Fig. 1: HeteroCL supports compilation for various backends
The original HeteroCL uses Halide IR as an intermediate representation. However, Halide IR is difficult to extend and scales poorly to programs with hundreds of modules. Therefore, we are moving to the MLIR ecosystem for better scalability and extensibility. MLIR2 stands for Multi-Level Intermediate Representation, which is a modular compiler infrastructure that enables different optimizations performed at different levels of abstraction.
We build a HeteroCL (HCL) dialect in MLIR to capture hardware customizations and define program abstractions. Hardware customizations are optimization techniques to build faster and more efficient programs or architectures. There are three types of hardware customizations:
- Compute customizations: such as loop unrolling, splitting, reordering, and pipelining.
- Data type customizations: quantization, packing, and unpacking.
- Memory customizations: build custom memory hierarchies and scratchpad memories.
In HeteroCL, we use schedule and stage to specify hardware customizations. A stage is either a function or a loop nest that produces or updates tensors. A schedule is a graph of stages created from the algorithm description, and all hardware customizations are specified on the schedule, thus decoupled from the algorithm specification. For this project, we aim to strengthen HeteroCL’s memory customization ability and add performance profiling infrastructure. Specifically, we make the following contributions:
- We extend the
.reuse_at()
primitive to generate reuse buffers for a broader range of applications with higher dimension tensors and complex memory access patterns. - We propose a
.buffer_at()
primitive to generate write buffers so that the memory access overheads can be further reduced. - We add a profiling tool to evaluate the operational intensity and automatically generate a roofline model to guide the optimization process.

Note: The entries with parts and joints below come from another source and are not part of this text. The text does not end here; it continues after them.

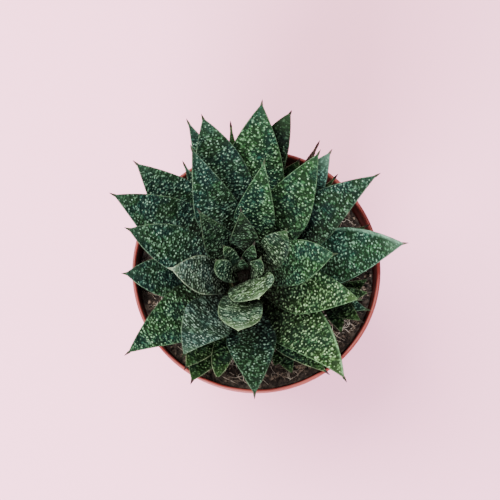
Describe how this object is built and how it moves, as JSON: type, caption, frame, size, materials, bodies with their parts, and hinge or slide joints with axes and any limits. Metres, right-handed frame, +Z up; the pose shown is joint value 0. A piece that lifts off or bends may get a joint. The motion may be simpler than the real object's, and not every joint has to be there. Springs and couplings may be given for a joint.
{
  "type": "potted gasteria",
  "caption": "Rosette succulent with thick, pointed, white-warted dark green leaves and small offsets, in a round terracotta-coloured nursery pot of dark soil.",
  "frame": {"origin": "centre of the pot's flat base, on the surface that it stands on", "axes": "+Z up along the pot's axis; +Y towards the side where the tallest leaves lean, the top of the picture; +X to the picture's right"},
  "size_m": [0.1409, 0.1388, 0.1395],
  "materials": {
    "pot": "terracotta-red moulded plastic, slightly satin",
    "soil": "dark, crumbly peat soil with pale and tan fibres",
    "stem": "short fleshy stem, pale green, hidden by the leaf bases",
    "leaf": "dark bluish green skin, satin, with dense pale green-white warts and a pale horny margin",
    "old_leaf": "dark olive green skin, satin, with small pale dots",
    "young_leaf": "pale yellowish green skin, satin, with warts that run together in wavy ridges"
  },
  "bodies": {
    "root": {"crown": "young_leaf", "leaf_inner_1": "young_leaf", "leaf_inner_2": "young_leaf", "leaf_inner_3": "young_leaf", "leaf_inner_4": "young_leaf", "leaf_inner_5": "young_leaf", "leaf_low_1": "old_leaf", "leaf_low_10": "old_leaf", "leaf_low_11": "old_leaf", "leaf_low_2": "old_leaf", "leaf_low_3": "old_leaf", "leaf_low_4": "old_leaf", "leaf_low_5": "old_leaf", "leaf_low_6": "old_leaf", "leaf_low_7": "old_leaf", "leaf_low_8": "old_leaf", "leaf_low_9": "old_leaf", "leaf_middle_1": "leaf", "leaf_middle_2": "leaf", "leaf_middle_3": "leaf", "leaf_middle_4": "leaf", "leaf_middle_5": "leaf", "leaf_middle_6": "leaf", "leaf_outer_1": "leaf", "leaf_outer_2": "leaf", "leaf_outer_3": "leaf", "leaf_outer_4": "leaf", "leaf_outer_5": "leaf", "leaf_outer_6": "leaf", "leaf_outer_7": "leaf", "leaf_outer_8": "leaf", "leaf_upper_1": "leaf", "leaf_upper_2": "leaf", "leaf_upper_3": "leaf", "leaf_upper_4": "leaf", "leaf_upper_5": "leaf", "offset_1": "old_leaf", "offset_2": "old_leaf", "pot": "pot", "soil": "soil", "stem": "stem"}
  },
  "joints": []
}
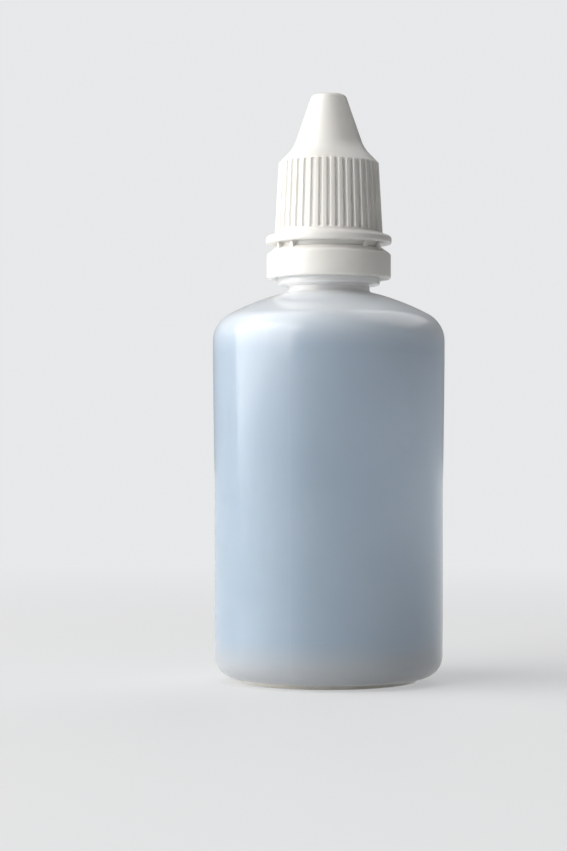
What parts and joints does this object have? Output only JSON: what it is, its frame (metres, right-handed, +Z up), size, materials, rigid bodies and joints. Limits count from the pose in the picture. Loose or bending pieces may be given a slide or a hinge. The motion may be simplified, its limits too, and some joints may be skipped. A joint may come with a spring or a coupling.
{
  "type": "eye drop bottle",
  "caption": "Squeezable round bottle with a domed shoulder, push-in dropper plug, fluted screw cap with a tall nose, and a tamper-evident band hooked under the neck bead.",
  "frame": {"origin": "centre of the foot ring on the ground plane, on the bottle's axis", "axes": "+Z up along the bottle's axis, -Y towards the viewer of the picture, +X to the viewer's right"},
  "size_m": [0.0332, 0.0332, 0.084],
  "materials": {
    "bottle": "translucent milky low-density polyethylene, satin",
    "dropper_tip": "natural low-density polyethylene, satin",
    "cap": "white polypropylene, smooth",
    "tamper_band": "white polypropylene, smooth"
  },
  "bodies": {
    "bottle": {"bottle": "bottle", "dropper_tip": "dropper_tip"},
    "tamper_band": {"tamper_band": "tamper_band"},
    "cap": {"cap": "cap"}
  },
  "joints": [
    {"name": "cap_turn", "type": "hinge", "parent": "bottle", "child": "tamper_band", "pos_m": [0, 0, 0.06], "axis": [0, 0, 1], "range_deg": [0, 2340]},
    {"name": "cap_rise", "type": "slide", "parent": "tamper_band", "child": "cap", "axis": [0, 0, 1], "range_m": [0, 0.0196]}
  ],
  "couplings": [
    {"joint": "cap_rise", "follows": "cap_turn", "m_per_rad": 0.00047746}
  ]
}
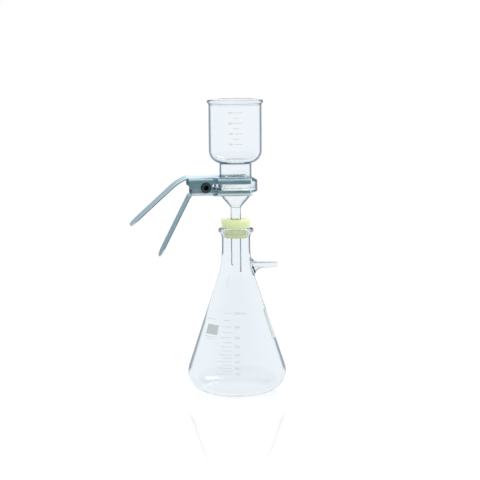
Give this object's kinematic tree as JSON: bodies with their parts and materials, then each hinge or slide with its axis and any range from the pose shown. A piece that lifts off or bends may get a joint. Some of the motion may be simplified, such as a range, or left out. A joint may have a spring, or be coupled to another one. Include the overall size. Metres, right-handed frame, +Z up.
{
  "type": "vacuum filtration flask",
  "caption": "Conical side-arm vacuum flask with a stoppered glass filter holder and a spring clamp that opens.",
  "frame": {"origin": "centre of the flask's flat bottom", "axes": "+Z up along the glassware's axis, +X along the flask's side arm, the clamp's handles towards -X"},
  "size_m": [0.2146, 0.1366, 0.4055],
  "materials": {
    "flask_glass": "fire-polished borosilicate glass",
    "holder_glass": "fire-polished borosilicate glass",
    "silicone": "translucent moulded silicone",
    "frit": "sintered glass, matt",
    "membrane": "matt",
    "anodised": "clear anodised, satin",
    "rivet_steel": "satin",
    "washer_steel": "blackened, satin",
    "sleeve_nylon": "matt",
    "spring_steel": "drawn wire"
  },
  "bodies": {
    "flask": {"flask": "flask_glass"},
    "stopper": {"stopper": "silicone"},
    "filter_base": {"filter_base": "holder_glass", "fritted_disc": "frit", "membrane_filter": "membrane"},
    "funnel": {"funnel": "holder_glass"},
    "clamp_pivot": {"pivot_rivet": "rivet_steel", "pivot_washers": "washer_steel", "spring_sleeve": "sleeve_nylon", "torsion_spring": "spring_steel"},
    "clamp_upper": {"clamp_upper_jaw": "anodised"},
    "clamp_lower": {"clamp_lower_jaw": "anodised"}
  },
  "joints": [
    {"name": "stopper_lift", "type": "slide", "parent": "flask", "child": "stopper", "axis": [0, 0, 1], "range_m": [0, 0.075]},
    {"name": "stem_slide", "type": "slide", "parent": "stopper", "child": "filter_base", "axis": [0, 0, 1], "range_m": [-0.012, 0.05]},
    {"name": "funnel_turn", "type": "hinge", "parent": "filter_base", "child": "funnel", "pos_m": [0, 0, 0.286], "axis": [0, 0, 1], "continuous": true},
    {"name": "clamp_pull_off", "type": "slide", "parent": "funnel", "child": "clamp_pivot", "axis": [-1, 0, 0], "range_m": [0, 0.06]},
    {"name": "upper_jaw_open", "type": "hinge", "parent": "clamp_pivot", "child": "clamp_upper", "pos_m": [-0.043, 0, 0.2872], "axis": [0, -1, 0], "range_deg": [0, 11], "stiffness_Nm_per_rad": 0.4, "springref_deg": -57.3, "deforming": ["torsion_spring"]},
    {"name": "lower_jaw_open", "type": "hinge", "parent": "clamp_pivot", "child": "clamp_lower", "pos_m": [-0.043, 0, 0.2872], "axis": [0, 1, 0], "range_deg": [0, 11], "stiffness_Nm_per_rad": 0.4, "springref_deg": -57.3, "deforming": ["torsion_spring"]}
  ],
  "couplings": [
    {"joint": "lower_jaw_open", "follows": "upper_jaw_open", "ratio": 1}
  ]
}
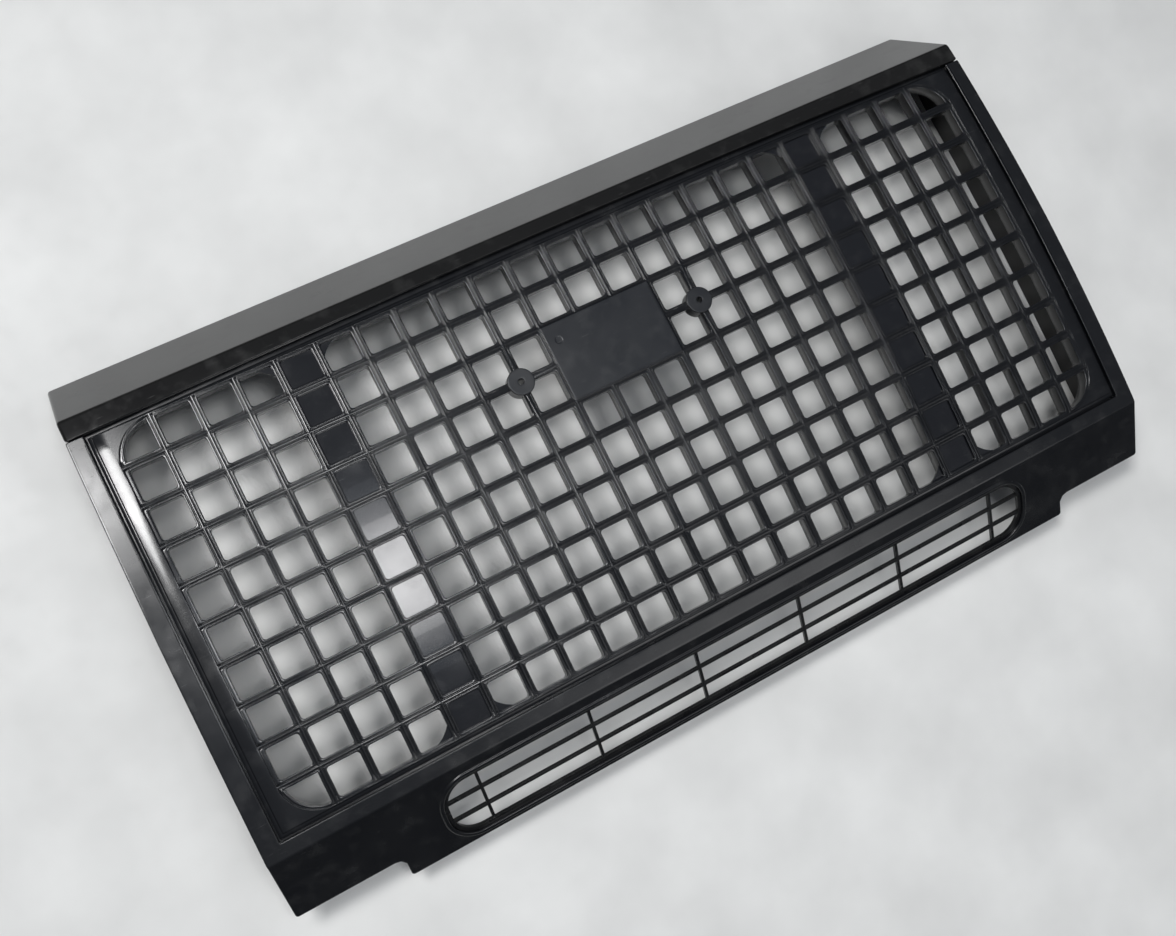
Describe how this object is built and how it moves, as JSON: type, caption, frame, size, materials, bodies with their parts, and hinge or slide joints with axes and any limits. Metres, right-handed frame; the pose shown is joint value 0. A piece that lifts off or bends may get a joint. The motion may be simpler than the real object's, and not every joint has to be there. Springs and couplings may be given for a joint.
{
  "type": "front grille",
  "caption": "Black egg-crate front grille in a crowned surround with a sloped glossy hood moulding, blank pillars, a badge plate and a folded skirt with a barred intake slot.",
  "frame": {"origin": "middle of the grille's footprint, on the rear plane that it rests on when it lies face up", "axes": "+X across the grille to the right as seen from the front, +Y towards the hood moulding at the top, +Z out of the face"},
  "size_m": [0.949, 0.536, 0.0975],
  "materials": {
    "hood_gloss": "high gloss black",
    "face_plastic": "satin black, slightly blue",
    "lattice_plastic": "satin black with polished bead edges",
    "panel_plastic": "smooth semi-gloss black",
    "badge_plastic": "fine satin black",
    "return_plastic": "dull black",
    "insert_plastic": "satin black",
    "zinc": "zinc plated",
    "bracket_steel": "black e-coat"
  },
  "bodies": {
    "root": {"hood_moulding": "hood_gloss", "surround_frame": "face_plastic", "side_return_left": "return_plastic", "side_return_right": "return_plastic", "window_panel": "panel_plastic", "lattice_panel": "lattice_plastic", "badge_plate": "badge_plastic", "badge_bushes": "badge_plastic", "bush_rings": "zinc", "badge_push_nuts": "zinc", "intake_insert": "insert_plastic", "lattice_push_nuts": "zinc", "hood_screws": "zinc", "return_screws": "zinc", "intake_screws": "zinc", "pillar_stiffener_left": "return_plastic", "pillar_stiffener_right": "return_plastic", "stiffener_push_nuts": "zinc", "hood_brackets": "bracket_steel", "bracket_rivets": "zinc"}
  },
  "joints": []
}
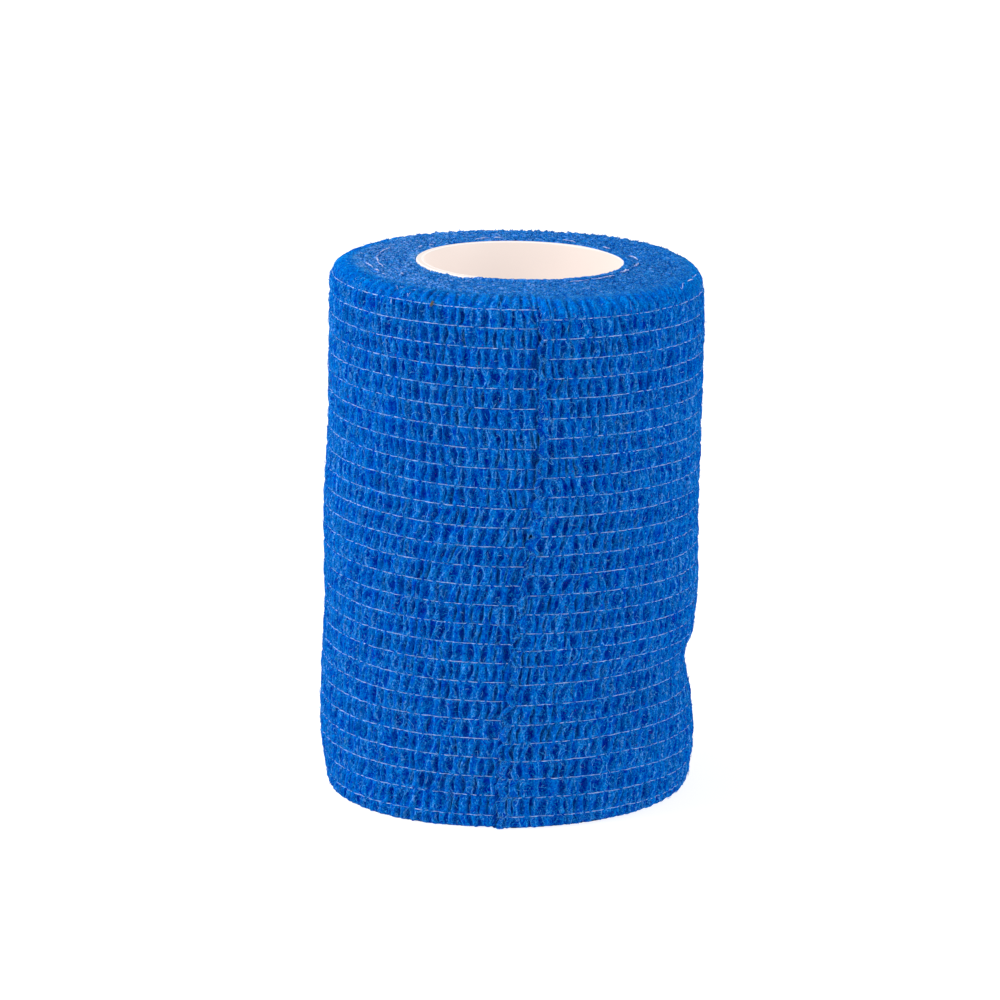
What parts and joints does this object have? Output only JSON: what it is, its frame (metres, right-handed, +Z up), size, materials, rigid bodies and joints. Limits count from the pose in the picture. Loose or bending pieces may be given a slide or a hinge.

Fig. 2 is an overview of reuse buffer and write buffer generation with reuse_at
and buffer_at
primitives. We will go into details in the following sections.
Reuse Buffer
The original HeteroCL paper only discusses how to generate reuse buffers for a simple 2D convolutional kernel, while real-life applications generally have high-dimensional arrays with complex access patterns. In this project, we try to extend the idea of reuse buffer in the MLIR framework to support more applications. In this section, we will first discuss the high-level design of reuse buffer and detail the implementation.
Design
The basic idea of reuse buffer is to reuse data between adjacent loop iterations so that the number of off-chip memory accesses can be reduced. Unless otherwise noted, we suppose the traversal order is the same as the memory access order in this report, i.e., always access the last dimension first and then access the second-to-last, etc.
The applications that have data reuse are mostly stencil kernels, so we follow SODA3 to give a similar definition. Consider a point $\mathbf{x}=(x_0,x_1,\ldots,x_m)\in\mathbb{N}^m$, a $n$-point stencil window defines a set of offsets $\{\mathbf{a}^{(i)}\in\mathbb{N}^m\}_{i=1}^{n}$ that describe the distance from $\mathbf{x}$. By adding the offset to a specific point, we can get the actual points $\{\mathbf{y}=\mathbf{x}+\mathbf{a}^{(i)}\}_{i=1}^n$ of a stencil in a specific iteration. The value of these points will be reduced (e.g., mean, summation) to one value in the output tensor.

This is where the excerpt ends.